The situation we're in now all comes down to saying "Putting your financial well-being on a risky mortgage that only pays off if housing prices increase considerably over the next two or three years is foolish." It's just like saying "Investing in an unproven tech stock at an inflated price is foolish."

But consider many people, me included, would have said the same thing about housing back in 2004, and tech stocks back in 1998. And people investing in both would have seen their investment pay off, big time.

Now, I have some common-sense suggestions that, while not helping people who foolishly entered mortgages they couldn't later afford, would help people understand the risks they voluntarily undertake.

1. Illustrations

Let's start by adopting a requirement seen in insurance. An insurance product called universal life insurance was created in the 1970's and 1980's, when it was both technologically feasible and a marketable product. Universal life insurance has unbundled the product's mortality, expense, and interest components, and when interest rates were high, the product looked quite impressive, even reaching a point where you wouldn't have to pay premiums because the interest on the policy's cash value exceeded the costs. Unfortunately, that required double digit interest rates to continue. Now, insurance products like these require illustrations, showing the product's cash value under current assumptions, and the worst-cast scenario showing the less-favorable guaranteed assumptions.

It's not a perfect analogue, but you could show any mortgage product's payment schedule, principal/interest split, and outstanding debt by month under current assumptions, assuming ten-year average mortgage rates, assuming twenty-year average mortgage rates, and under an arbitrary higher interest rate. Let homeowners see the jump in payments with an interest-only mortgage, or see how much payments will rise if mortgage rates go to 10%.

2. Plain English documents

You can describe mortgages in plain English, and make that description the first thing people sign.
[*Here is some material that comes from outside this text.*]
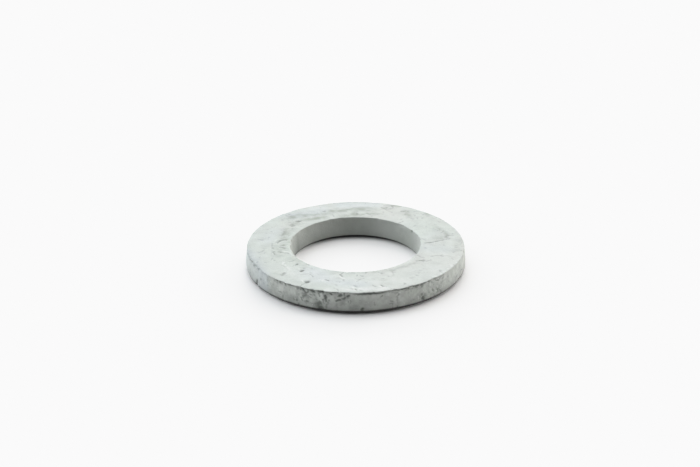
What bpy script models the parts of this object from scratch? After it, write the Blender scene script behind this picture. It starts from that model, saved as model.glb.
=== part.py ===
"""Plain flat washer for an M16 bolt: one ring, blanked and pierced from 3 mm strip steel, then zinc coated.

The ring lies with its die-roll side down. The origin is the centre of its lower bearing face, and +Z runs up
the bore's axis. Units are metres.

One stroke of a compound die shears both walls from below. Each wall therefore starts with a rounded die roll at
the lower face, runs straight up through a burnished land, and then leans into the metal through the fracture
zone, up to a small broken edge at the upper face.
"""

import math

import bpy

OUTER_DIAMETER = 0.030
BORE_DIAMETER = 0.0175
THICKNESS = 0.003

# Each die roll: how far it reaches across the lower face, and how far up the wall.
OUTER_ROLL = (0.00090, 0.00064)
BORE_ROLL = (0.00020, 0.00034)
LAND_TOP = 0.00115  # height at which the burnished land ends and the fracture zone begins
OUTER_LEAN = 0.00016  # how far the outer wall leans into the metal between there and the upper face
BORE_LEAN = 0.00014  # how far the bore's wall does
EDGE_BREAK = 0.00008  # radius of the upper edges, dulled by tumbling

RING_STEPS = 96  # facets round the ring
DIE_ROLL_STEPS = 6  # facets across a die roll
EDGE_BREAK_STEPS = 3  # facets across an upper edge
MERGE_DISTANCE = 0.000001

ZINC_COLOUR = (0.37, 0.40, 0.38, 1.0)  # linear
ZINC_ROUGHNESS = 0.75
ZINC_METALLIC = 0.25


def clear_scene():
    for item in list(bpy.data.objects):
        bpy.data.objects.remove(item)


def quarter_ellipse(centre, half_width, half_height, start_angle, steps):
    """Points (radius, height) on a quarter turn of an ellipse, clockwise from start_angle in radians."""
    points = []
    for step in range(steps + 1):
        angle = start_angle - 0.5 * math.pi * step / steps
        radius = centre[0] + half_width * math.cos(angle)
        height = centre[1] + half_height * math.sin(angle)
        points.append((radius, height))
    return points


def ring_profile():
    """The ring's closed section (radius, height): down the outer wall, in along the base, up the bore."""
    outer = 0.5 * OUTER_DIAMETER
    bore = 0.5 * BORE_DIAMETER
    edge_height = THICKNESS - EDGE_BREAK
    quarter = 0.5 * math.pi

    outer_edge_centre = (outer - OUTER_LEAN - EDGE_BREAK, edge_height)
    outer_edge = quarter_ellipse(outer_edge_centre, EDGE_BREAK, EDGE_BREAK, quarter, EDGE_BREAK_STEPS)
    width, height = OUTER_ROLL
    outer_roll = quarter_ellipse((outer - width, height), width, height, 0.0, DIE_ROLL_STEPS)
    width, height = BORE_ROLL
    bore_roll = quarter_ellipse((bore + width, height), width, height, -quarter, DIE_ROLL_STEPS)
    bore_edge_centre = (bore + BORE_LEAN + EDGE_BREAK, edge_height)
    bore_edge = quarter_ellipse(bore_edge_centre, EDGE_BREAK, EDGE_BREAK, -2.0 * quarter, EDGE_BREAK_STEPS)
    return [*outer_edge, (outer, LAND_TOP), *outer_roll, *bore_roll, (bore, LAND_TOP), *bore_edge]


def make_washer():
    """The section turned once round the Z axis."""
    profile = ring_profile()
    points = [(radius, 0.0, height) for radius, height in profile]
    edges = [(i, (i + 1) % len(points)) for i in range(len(points))]
    mesh = bpy.data.meshes.new("washer")
    mesh.from_pydata(points, edges, [])
    washer = bpy.data.objects.new("washer", mesh)
    bpy.context.scene.collection.objects.link(washer)

    turn = washer.modifiers.new("turn", "SCREW")
    turn.axis = "Z"
    turn.angle = 2.0 * math.pi
    turn.steps = RING_STEPS
    turn.render_steps = RING_STEPS
    turn.use_merge_vertices = True
    turn.merge_threshold = MERGE_DISTANCE
    turn.use_smooth_shade = True
    return washer


def zinc_coated_steel():
    material = bpy.data.materials.new("zinc_coated_steel")
    material.use_nodes = True
    shader = material.node_tree.nodes["Principled BSDF"]
    shader.inputs["Base Color"].default_value = ZINC_COLOUR
    shader.inputs["Roughness"].default_value = ZINC_ROUGHNESS
    shader.inputs["Metallic"].default_value = ZINC_METALLIC
    return material


clear_scene()
make_washer().data.materials.append(zinc_coated_steel())
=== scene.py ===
"""A plain flat washer, dull zinc on sheared steel, lying on a pale studio floor."""

import itertools
import math
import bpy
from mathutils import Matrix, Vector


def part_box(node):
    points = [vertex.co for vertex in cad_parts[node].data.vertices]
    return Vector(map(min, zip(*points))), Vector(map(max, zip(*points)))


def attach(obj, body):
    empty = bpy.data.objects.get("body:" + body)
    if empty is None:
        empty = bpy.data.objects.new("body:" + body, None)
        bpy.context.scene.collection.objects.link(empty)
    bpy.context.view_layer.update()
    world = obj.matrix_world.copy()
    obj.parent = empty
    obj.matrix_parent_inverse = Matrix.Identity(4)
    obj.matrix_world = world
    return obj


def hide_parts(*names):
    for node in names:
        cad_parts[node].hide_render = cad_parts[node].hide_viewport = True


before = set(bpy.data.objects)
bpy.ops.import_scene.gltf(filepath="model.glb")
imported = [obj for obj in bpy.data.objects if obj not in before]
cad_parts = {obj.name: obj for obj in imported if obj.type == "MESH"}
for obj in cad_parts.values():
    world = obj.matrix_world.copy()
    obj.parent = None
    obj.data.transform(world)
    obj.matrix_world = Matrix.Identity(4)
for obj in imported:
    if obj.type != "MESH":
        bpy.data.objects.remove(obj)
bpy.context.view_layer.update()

from types import SimpleNamespace

import bpy
import numpy as np
from mathutils import Matrix, Vector

# ----------------------------------------------------------------------------------------------------------
# The ring
#
# One ring of 3 mm strip steel. A compound die blanks the outside and pierces the bore in one stroke from
# below, so each wall has a rounded die roll at its foot, a smooth land over it, and a torn, leaning fracture
# zone at the top. Barrel tumbling folds the burr over and nicks the edges, and dull zinc covers it all.
# ----------------------------------------------------------------------------------------------------------

MM = 0.001

RING_LOW, RING_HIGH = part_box("washer")
OUTER_RADIUS = RING_HIGH.x
THICKNESS = RING_HIGH.z

OUTER_ROLL = (0.90 * MM, 0.64 * MM)  # width and height of the die roll under the outer wall
BORE_ROLL = (0.20 * MM, 0.34 * MM)
LAND_TOP = 1.15 * MM  # where the smooth land gives way to the fracture zone
OUTER_LEAN = 0.16 * MM
BORE_LEAN = 0.14 * MM
EDGE_BREAK = 0.08 * MM

TURN_STEPS = 720  # grid columns round the ring


def bore_radius():
    """Least distance from the axis among the CAD ring's corners."""
    corners = np.array([corner.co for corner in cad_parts["washer"].data.vertices])
    return float(np.hypot(corners[:, 0], corners[:, 1]).min())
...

3. Audio records during the signing

We have the technology to record mortgage brokers or bankers explaining the mortgage, and homeowners acknowledging they understand what they're signing. I'm sure a fair number of the people now complaining about how they were misled once said, "Hey, I'll just refinance this $450,000 mortgage in two years, when my house is worth $600,000, and lock in a fixed rate then. What could possibly go wrong?"